For these companies, the global clean energy transition poses an ultimatum: transition quickly away from oil production and into renewables and other forms of energy-related services, or try to squeeze a couple more decades of profit from the world’s final days of fossil fuels. Just in the last week, Exxon put a flagship carbon capture program on hold in favor of the industry’s most ambitious plans to boost oil production. Meanwhile, several top sustainability executives at Shell quit over concerns that the company was moving too slowly on climate.

Adding to the list of vetted companies—and getting them to stick to their climate goals—will be critical to meeting the Paris goals. Under existing policies, global temperatures are more likely to hit 3°C over pre-industrial averages, a degree over the agreement’s target. That’s a world no one wants to live in.

Right now, it’s too early to know if the SBTI-vetted companies are really on track with their commitments, said Cummis. Most set 2020 as the earliest interim target, and so won’t have data to report until sometime in 2021. Early signs are mixed: In a 2019 survey of companies with Scope 3 targets, WRI found that 44% reported being on track to meet them, and another 46% reported making some, but not enough, progress.

The B Team’s Tómasdóttir cited a few conditions for more companies to set science-based targets and stick to them. One is fixing the financial system. A report on Dec. 10 led by the German climate advocacy group Urgewald found that global banks have poured more than $1.6 trillion into fossil fuel projects since the Paris agreement. Instead, Tómasdóttir said, banks and investors should lower the cost of capital for Paris-aligned companies, and continue to pull back from carbon-intensive investments.

That’s beginning to happen: In October, a group of 30 major institutional investors managing $5 trillion in assets set a goal to cut their portfolio emissions by a third by 2025, and this week New York state’s $226 billion pension fund agreed to drop fossil fuels. Governments also need to continue to set decarbonization policies and fund R&D, so businesses have certainty about the direction of the market and better technology to tackle difficult emissions in heavy-duty transportation, electricity, and other operations.
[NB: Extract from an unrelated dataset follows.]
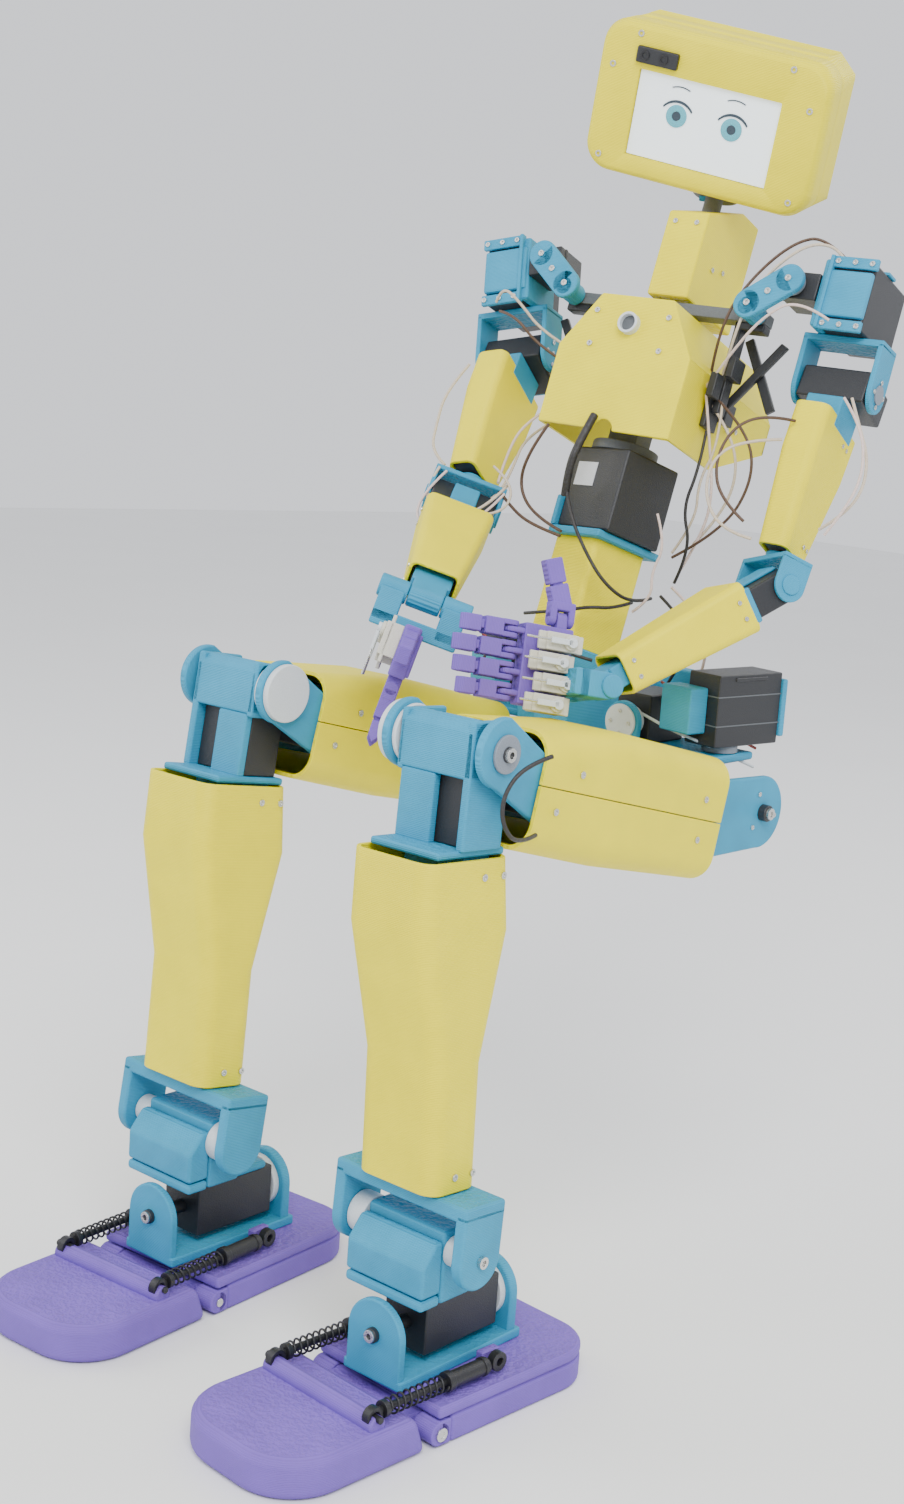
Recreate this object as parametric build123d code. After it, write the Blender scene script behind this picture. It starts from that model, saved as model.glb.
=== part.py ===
"""Seated humanoid robot kit, built limb by limb.

Millimetres, +Z up. The origin is the middle of the flat underside of the seat plate.
The robot faces -Y and its left side is +X. Every limb is drawn in a local frame, standing
upright with its first joint at the origin, and is then placed by named joint angles.
Right limbs are the mirror image of the left ones.
"""
from build123d import *
import os

# ---- driving dimensions ----
HIP_X = 114.3
HIP_Z = 44.5
THIGH_LENGTH = 301.0
ANKLE_Y = 14.0
ANKLE_Z = -317.0
ANKLE_IN_FOOT_Y = -11.0
ANKLE_IN_FOOT_Z = 116.0
ROLL_X = -57.0
ROLL_Z = 53.0
FOOT_ROLL_Z = 57.0
TOE_PIN_Y = -32.0
TOE_PIN_Z = 9.0
TOE_IN = 3.8
SHOCK_X = 45.5
SHOCK_FRONT_Y = -81.0
SHOCK_FRONT_Z = 33.0
SHOCK_REAR_Y = 27.0
SHOCK_REAR_Z = 35.0
WALL = 3.0
FIT = 0.06

TORSO_ORIGIN = (1.6, -29.6, 282.0)
TORSO_SIDE_LEAN = -2.02
TORSO_BACK_LEAN = -17.14
WAIST_TURN = 16.98
SHOULDER = (104.0, 12.0, 150.0)
LIFT_AXIS = (144.0, 48.0, 86.0)
UPPER_ARM = 157.0
FOREARM = 160.0
PAN_Y = 56.0
PAN_Z = 206.0
DISPLAY_CENTRE = (2.8, 6.6, 258.2)
HEAD_PAN = 9.1
HEAD_TILT = 30.8
HEAD_ROLL = 6.4
TILT_IN_HEAD = (0.0, 35.0, -15.0)

# seated pose, degrees
LEG_POSE = {
    "left": {"turn": 8.73, "thigh": -103.6, "knee": 100.2, "ankle": 3.4},
    "right": {"turn": -8.73, "thigh": -103.33, "knee": 95.33, "ankle": 8.0},
}
ARM_POSE = {
    "left": {"swing": 0.1, "lift": -9.1, "twist": -35.5, "elbow": -40.5, "wrist": -35.0},
    "right": {"swing": -13.7, "lift": -26.5, "twist": -38.5, "elbow": -26.7, "wrist": 60.0},
}
SIDES = {"left": 1, "right": -1}


# ---- helpers ----
def block(x0, x1, y0, y1, z0, z1):
    """Box between the given limits."""
    return Pos((x0 + x1) / 2, (y0 + y1) / 2, (z0 + z1) / 2) * Box(x1 - x0, y1 - y0, z1 - z0)


def rod_x(x0, x1, y, z, r):
    return Pos((x0 + x1) / 2, y, z) * Rot(0, 90, 0) * Cylinder(r, x1 - x0)


def rod_y(x, y0, y1, z, r):
    return Pos(x, (y0 + y1) / 2, z) * Rot(90, 0, 0) * Cylinder(r, y1 - y0)


def rod_z(x, y, z0, z1, r):
    return Pos(x, y, (z0 + z1) / 2) * Cylinder(r, z1 - z0)


def ear(x0, x1, r, z_end, half_width):
    """Side plate that is rounded about the X axis and runs up or down to z_end."""
    low, high = min(0, z_end), max(0, z_end)
    return rod_x(x0, x1, 0, 0, r) + block(x0, x1, -half_width, half_width, low, high)


def prism_x(x0, x1, points):
    """Outline in Y and Z, extruded from x0 to x1."""
    face = make_face(Polyline([(x0, y, z) for y, z in points], close=True))
    return extrude(face, amount=x1 - x0, dir=(1, 0, 0))


def prism_y(y0, y1, points):
    """Outline in X and Z, extruded from y0 to y1."""
    face = make_face(Polyline([(x, y0, z) for x, z in points], close=True))
    return extrude(face, amount=y1 - y0, dir=(0, 1, 0))


def tube_cover(stations, wall, corner):
    """Tapered open-ended cover. A station is (z, front y, rear y, width)."""
    def skin(inset, stretch):
        rings = []
        last = len(stations) - 1
        for number, (z, front, rear, width) in enumerate(stations):
            if number == 0:
                z = z + stretch
            if number == last:
                z = z - stretch
            ring = RectangleRounded(width - 2 * inset, rear - front - 2 * inset, corner - inset)
            rings.append(Pos(0, (front + rear) / 2, z) * ring)
        return loft(rings, ruled=True)

    return skin(0, 0) - skin(wall, 1)


def group(*pieces):
    """Separate solids of one node."""
    solids = []
    for piece in pieces:
        solids.extend(piece.solids())
    return Compound(solids)


# ---- frames ----
def waist_place():
    """Frame of the leaning waist, before the waist turns."""
    lean = Rot(0, TORSO_SIDE_LEAN, 0) * Rot(TORSO_BACK_LEAN, 0, 0)
    return Location(TORSO_ORIGIN) * lean


def torso_place():
    return waist_place() * Rot(0, 0, WAIST_TURN)


def neck_place():
    return torso_place() * Pos(0, PAN_Y, PAN_Z) * Rot(0, 0, HEAD_PAN)


def head_place():
    """Frame at the centre of the display."""
    turned = Rot(0, 0, HEAD_PAN) * Rot(HEAD_TILT, 0, 0) * Rot(0, HEAD_ROLL, 0)
    return torso_place() * Location(DISPLAY_CENTRE) * turned


def leg_places(side):
    s = SIDES[side]
    pose = LEG_POSE[side]
    places = {}
    places["hip"] = Pos(s * HIP_X, 0, HIP_Z) * Rot(0, 0, s * pose["turn"])
    places["thigh"] = places["hip"] * Rot(pose["thigh"], 0, 0)
    places["shin"] = places["thigh"] * Pos(0, 0, -THIGH_LENGTH) * Rot(pose["knee"], 0, 0)
    places["ankle"] = places["shin"] * Pos(0, ANKLE_Y, ANKLE_Z) * Rot(pose["ankle"], 0, 0)
    places["foot"] = places["ankle"] * Pos(0, -ANKLE_IN_FOOT_Y, -ANKLE_IN_FOOT_Z)
    places["sole"] = places["foot"] * Rot(0, 0, -s * TOE_IN)
    return places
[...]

And, Tómasdóttir said, corporate boards need to take a close look at who is in charge—a recent Bloomberg report found that emissions rise more slowly at companies with an above-average share of women on the board—and tie progress on climate goals directly to executive pay, something that only 2% of S&P 500 companies do.

“The biggest barrier to action is the crisis in leadership,” she said. “You can’t change how you do things unless you change who’s in charge.”

This story has been updated to add comment from the UN Deputy Secretary-General.